The average age of our youngest drum student is 8. This varies greatly depending on the size of the child. They have to be able to reach both the pedals and the cymbals.
Piano / keyboard:
At our school, 5 years old is the youngest we can start children in private piano lessons. At this age they have begun to develop longer attention spans and can retain material with ease.
Flute, Clarinet and Saxophone:
Due to lung capacity (and in the case of the saxophone the size of the instrument), we recommend that most woodwind beginners are 9 and older.
Trumpet, Trombone and other Brass:
Brass instruments require physical exertion and lung power. 9 years and older is a good time to start.
2. Choose a school that offers Private, Semi-Private and or Group Lessons
Different students require different teaching approaches. Some students progress best with the peer interaction and class motivation of a group session. Other students prefer the focused concentration of an individual one on one lesson. Once a student is more advanced it will be necessary to take private lessons to master the advanced techniques of an instrument or voice with individual attention. Make sure that your student has the option to select the learning style that is best suited for them.
3. Taking Lessons in a Professional Teaching Environment.
Learning music is not just a matter of having a qualified teacher but also having an environment that is focused on education. In a professional environment, a student cannot be distracted by television, phones, siblings or retail foot traffic. With only one half hour of lesson time per week, a professional environment can produce better results since the only focus at that time is learning music. Students in this type of environment are also motivated by hearing peers who are at different levels and by being exposed to a variety of musical instruments. In a professional teaching environment the lessons are not just the teacher's hobby but a responsibility that is taken very seriously. Of course, there also has to be some fun included as this also improves learning.

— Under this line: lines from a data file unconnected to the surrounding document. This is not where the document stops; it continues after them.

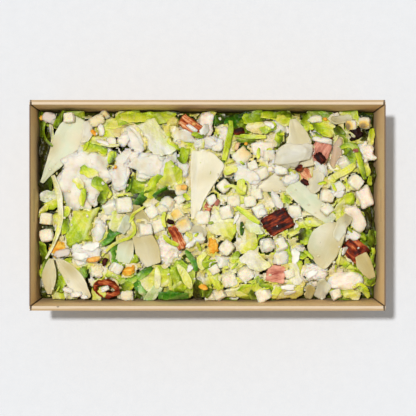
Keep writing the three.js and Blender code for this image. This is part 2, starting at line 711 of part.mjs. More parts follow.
const FINISHES = {
  tray: { color: 0xc39a66, roughness: 0.85, metalness: 0 },
  salad: { color: 0x9fbf3a, roughness: 0.5, metalness: 0 },
  chicken: { color: 0xf0e6d8, roughness: 0.55, metalness: 0 },
  bacon: { color: 0x9a3b22, roughness: 0.45, metalness: 0 },
  egg: { color: 0xf09a2c, roughness: 0.6, metalness: 0 },
  parmesan: { color: 0xe9e0bf, roughness: 0.45, metalness: 0 },
  crouton: { color: 0xf1e6c8, roughness: 0.85, metalness: 0 },
};

const object = new THREE.Group();

function add(name, kind, geometry) {
  const mesh = new THREE.Mesh(geometry, new THREE.MeshStandardMaterial(FINISHES[kind]));
  mesh.name = name;
  object.add(mesh);
}

const laid = layToppings();
add("tray", "tray", trayGeometry());
add("salad_heap", "salad", heapGeometry(laid));
for (const { name, kind, geometry } of laid) add(name, kind, geometry);

export default object;
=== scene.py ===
"""A chicken caesar salad in its folded kraft-board tray: the looks, built round the CAD solids.

Plans, sizes and heights are in millimetres from the middle of the tray's underside, +X along the tray
and +Z up. Every mesh is made in millimetres and scaled to metres when it is finished.
"""

import math
from dataclasses import dataclass

import bmesh
import bpy
import numpy as np
from mathutils import Euler, Matrix, Vector, noise


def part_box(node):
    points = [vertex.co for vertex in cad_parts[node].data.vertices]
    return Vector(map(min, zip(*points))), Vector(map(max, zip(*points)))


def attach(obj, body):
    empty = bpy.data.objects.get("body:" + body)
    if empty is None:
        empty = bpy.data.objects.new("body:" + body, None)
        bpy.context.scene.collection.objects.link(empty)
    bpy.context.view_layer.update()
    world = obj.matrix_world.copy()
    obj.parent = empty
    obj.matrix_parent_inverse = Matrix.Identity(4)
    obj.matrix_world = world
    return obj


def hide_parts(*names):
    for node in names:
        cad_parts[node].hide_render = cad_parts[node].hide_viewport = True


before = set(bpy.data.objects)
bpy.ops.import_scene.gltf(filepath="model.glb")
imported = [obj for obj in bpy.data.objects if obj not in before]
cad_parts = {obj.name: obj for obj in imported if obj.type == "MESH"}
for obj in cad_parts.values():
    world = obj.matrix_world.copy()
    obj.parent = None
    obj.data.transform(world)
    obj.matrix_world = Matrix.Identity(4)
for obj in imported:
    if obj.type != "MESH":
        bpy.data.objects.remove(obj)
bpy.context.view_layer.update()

MM = 0.001

# ---- The tray and the heap, as the CAD solids have them ------------------------------------------

tray_low, tray_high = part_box("tray")
TRAY_LENGTH = (tray_high.x - tray_low.x) / MM
TRAY_WIDTH = (tray_high.y - tray_low.y) / MM
TRAY_HEIGHT = (tray_high.z - tray_low.z) / MM
TRAY_LEAN = 11.0  # how far each wall leans in between the rim and the base
BOARD = 0.9
RIM_FOLD = 3.3  # the long walls are folded double, this wide at the rim
RIM_CREASE = 1.5  # the rim is paler inside this line
LOCK_HEIGHT = 67.0  # the groove in the middle of each end wall
LOCK_LENGTH = 24.0
LOCK_WIDTH = 1.8
END_WALLS = 110.0  # the end walls lie past this, measured from the middle
NICK = (-108.3, -73.2)  # a small dent in the rim
NICK_REACH = 1.1

HEAP_EDGE = 49.0
HEAP_CROWN = 56.0
CORE_DROP = 6.0  # the hidden core lies this far under the CAD heap, and chopped leaves fill the rest
CLEAR = 0.25  # what lies on something stays this far above it
LEAF_THICKNESS = 0.4


def inner_length(z):
    """Half the room between the end walls at a height."""
    return TRAY_LENGTH / 2 - TRAY_LEAN * (1 - z / TRAY_HEIGHT) - BOARD


def inner_width(z):
    """Half the room between the long walls at a height, whose inner panels lean in less."""
    return TRAY_WIDTH / 2 - TRAY_LEAN * (1 - z / TRAY_HEIGHT) - BOARD - (RIM_FOLD - BOARD) * z / TRAY_HEIGHT


HEAP_HALF_LENGTH = inner_length(HEAP_EDGE)
HEAP_HALF_WIDTH = inner_width(HEAP_EDGE)


def mound(x, y):
    """Height of the heap's core: a low mound that falls off towards the walls."""
    across_x = np.clip(np.abs(x) / HEAP_HALF_LENGTH, 0, 1)
    across_y = np.clip(np.abs(y) / HEAP_HALF_WIDTH, 0, 1)
    return HEAP_EDGE + (HEAP_CROWN - HEAP_EDGE) * (1 - across_x**4) * (1 - across_y**3)


# ---- Materials -----------------------------------------------------------------------------------

LIT = 1.18  # how bright a white card lies under the studio light
LIT_ON_TOP = 1.04  # the toppings
LIT_IN_PILE = 0.94  # and the leaves between them, which shade each other


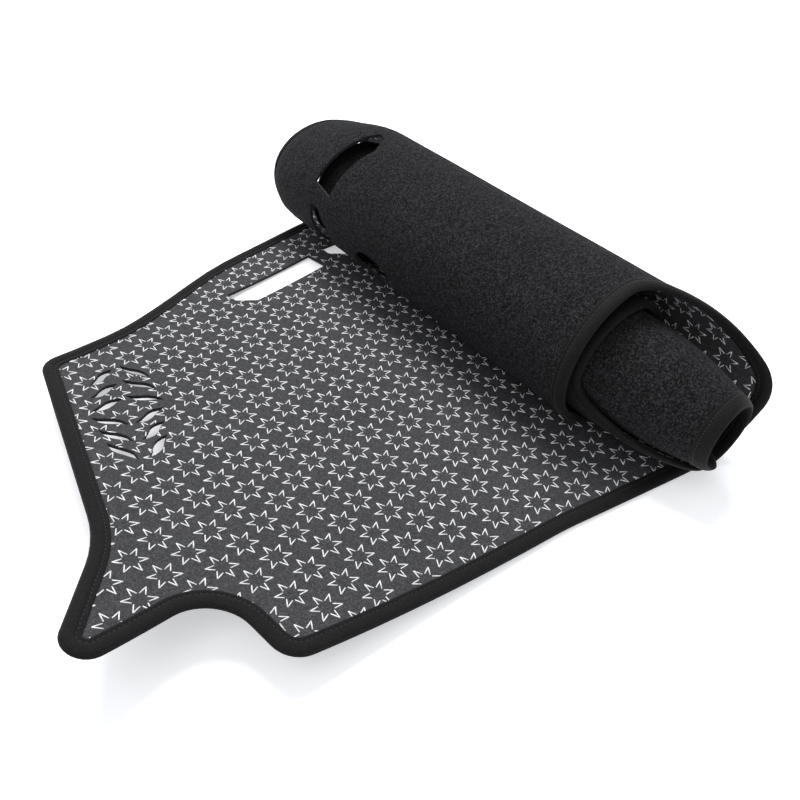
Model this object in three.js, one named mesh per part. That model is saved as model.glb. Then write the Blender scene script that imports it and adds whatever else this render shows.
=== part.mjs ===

4. Making Practicing Easier.
As with anything, improving in music takes practice. One of the main challenges with music lessons is the perception of practicing as work. Sometimes there can be tension between parent and student when it comes to practice.
a. TIME - set the same time every day to practice so it becomes part of a routine or habit. Generally when practicing occurs earlier in the day, it can prevent two possible negatives. They are - the tension that can build from constant parental reminders to practice and - the child's perception that they are being taken away from something fun they are already doing.
b. REPETITION / BLOCKS OF TIME - For a child 20 or 30 minutes seems like an eternity. Instead of setting a blanket time frame, I like to use repetition and/or short blocks of time. For example, with repetition, practice this piece 4 times per day and/or this scale 3 times per day. With small blocks of time, it might be - play this piece for 7 minutes per day, play this scale for 5 minutes per day. Repetition works better with younger children and the time blocks with older children or adults. But either way regular, consistent effort produces the most improvement.
c. REWARDS - Praise tends to be the most coveted reward - there is just no substitute for a 'pat on the back' for a job well done.
5. Use Recognized Teaching Materials.
There are some excellent materials developed by professional music educators that are made for students in a variety of situations. There are books for very young beginners and for adults who are 'brand new' to music. There are books that can start you at your comfort level. These materials have been researched and are continually upgraded / improved to make learning easier. These materials are used to ensure that no important part of learning the instrument can inadvertently be left out. If you ever have to move to a different part of the country, qualified teachers will recognize the materials and be able to smoothly continue where the previous teacher left off.